* Directions for this task
Output the data that follows exactly, line for line.
###
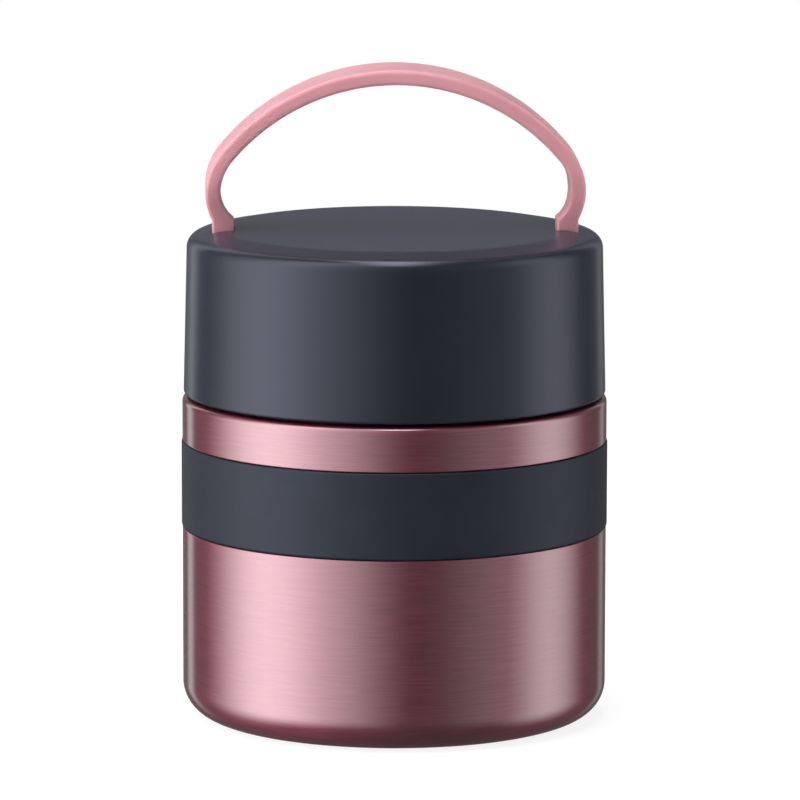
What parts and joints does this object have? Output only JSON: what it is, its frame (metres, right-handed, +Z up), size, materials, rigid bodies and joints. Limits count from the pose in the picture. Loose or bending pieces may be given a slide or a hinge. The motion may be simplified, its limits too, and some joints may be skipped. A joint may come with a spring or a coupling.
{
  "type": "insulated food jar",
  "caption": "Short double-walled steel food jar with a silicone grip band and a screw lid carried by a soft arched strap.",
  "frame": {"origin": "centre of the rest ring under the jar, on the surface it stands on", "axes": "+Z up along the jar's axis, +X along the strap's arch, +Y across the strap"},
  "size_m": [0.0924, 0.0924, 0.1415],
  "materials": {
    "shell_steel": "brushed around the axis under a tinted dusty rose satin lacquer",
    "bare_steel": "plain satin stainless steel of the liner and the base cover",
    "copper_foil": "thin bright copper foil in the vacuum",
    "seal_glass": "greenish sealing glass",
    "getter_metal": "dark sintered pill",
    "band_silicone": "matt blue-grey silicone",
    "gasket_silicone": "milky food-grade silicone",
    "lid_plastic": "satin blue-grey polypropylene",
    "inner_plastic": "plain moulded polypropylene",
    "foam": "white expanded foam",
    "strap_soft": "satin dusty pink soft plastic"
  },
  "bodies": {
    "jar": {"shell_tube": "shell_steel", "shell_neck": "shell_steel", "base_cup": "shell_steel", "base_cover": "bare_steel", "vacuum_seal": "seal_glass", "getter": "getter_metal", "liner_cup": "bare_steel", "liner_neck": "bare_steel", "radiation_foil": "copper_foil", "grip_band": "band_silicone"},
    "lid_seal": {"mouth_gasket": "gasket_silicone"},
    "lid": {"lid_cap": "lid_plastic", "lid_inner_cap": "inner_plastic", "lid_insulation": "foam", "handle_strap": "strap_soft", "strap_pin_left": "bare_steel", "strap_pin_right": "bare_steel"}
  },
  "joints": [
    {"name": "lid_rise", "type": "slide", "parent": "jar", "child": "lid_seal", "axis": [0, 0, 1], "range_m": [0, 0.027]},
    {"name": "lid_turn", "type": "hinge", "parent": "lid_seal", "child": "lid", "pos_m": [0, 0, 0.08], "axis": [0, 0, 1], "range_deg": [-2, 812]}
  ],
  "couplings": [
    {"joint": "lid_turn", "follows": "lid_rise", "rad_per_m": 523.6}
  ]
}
###
* Written response
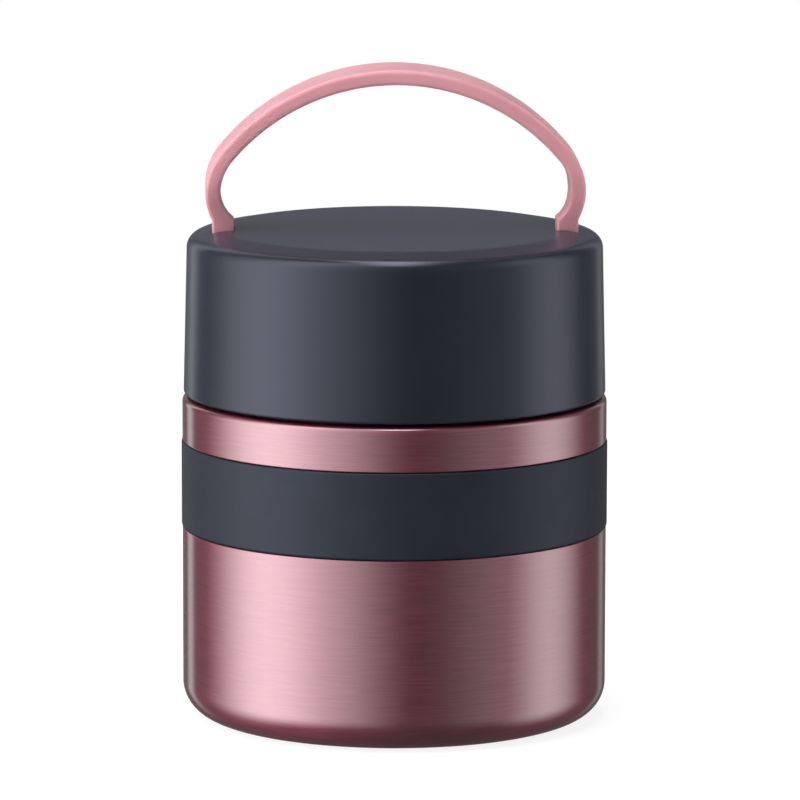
What parts and joints does this object have? Output only JSON: what it is, its frame (metres, right-handed, +Z up), size, materials, rigid bodies and joints. Limits count from the pose in the picture. Loose or bending pieces may be given a slide or a hinge. The motion may be simplified, its limits too, and some joints may be skipped. A joint may come with a spring or a coupling.
{
  "type": "insulated food jar",
  "caption": "Short double-walled steel food jar with a silicone grip band and a screw lid carried by a soft arched strap.",
  "frame": {"origin": "centre of the rest ring under the jar, on the surface it stands on", "axes": "+Z up along the jar's axis, +X along the strap's arch, +Y across the strap"},
  "size_m": [0.0924, 0.0924, 0.1415],
  "materials": {
    "shell_steel": "brushed around the axis under a tinted dusty rose satin lacquer",
    "bare_steel": "plain satin stainless steel of the liner and the base cover",
    "copper_foil": "thin bright copper foil in the vacuum",
    "seal_glass": "greenish sealing glass",
    "getter_metal": "dark sintered pill",
    "band_silicone": "matt blue-grey silicone",
    "gasket_silicone": "milky food-grade silicone",
    "lid_plastic": "satin blue-grey polypropylene",
    "inner_plastic": "plain moulded polypropylene",
    "foam": "white expanded foam",
    "strap_soft": "satin dusty pink soft plastic"
  },
  "bodies": {
    "jar": {"shell_tube": "shell_steel", "shell_neck": "shell_steel", "base_cup": "shell_steel", "base_cover": "bare_steel", "vacuum_seal": "seal_glass", "getter": "getter_metal", "liner_cup": "bare_steel", "liner_neck": "bare_steel", "radiation_foil": "copper_foil", "grip_band": "band_silicone"},
    "lid_seal": {"mouth_gasket": "gasket_silicone"},
    "lid": {"lid_cap": "lid_plastic", "lid_inner_cap": "inner_plastic", "lid_insulation": "foam", "handle_strap": "strap_soft", "strap_pin_left": "bare_steel", "strap_pin_right": "bare_steel"}
  },
  "joints": [
    {"name": "lid_rise", "type": "slide", "parent": "jar", "child": "lid_seal", "axis": [0, 0, 1], "range_m": [0, 0.027]},
    {"name": "lid_turn", "type": "hinge", "parent": "lid_seal", "child": "lid", "pos_m": [0, 0, 0.08], "axis": [0, 0, 1], "range_deg": [-2, 812]}
  ],
  "couplings": [
    {"joint": "lid_turn", "follows": "lid_rise", "rad_per_m": 523.6}
  ]
}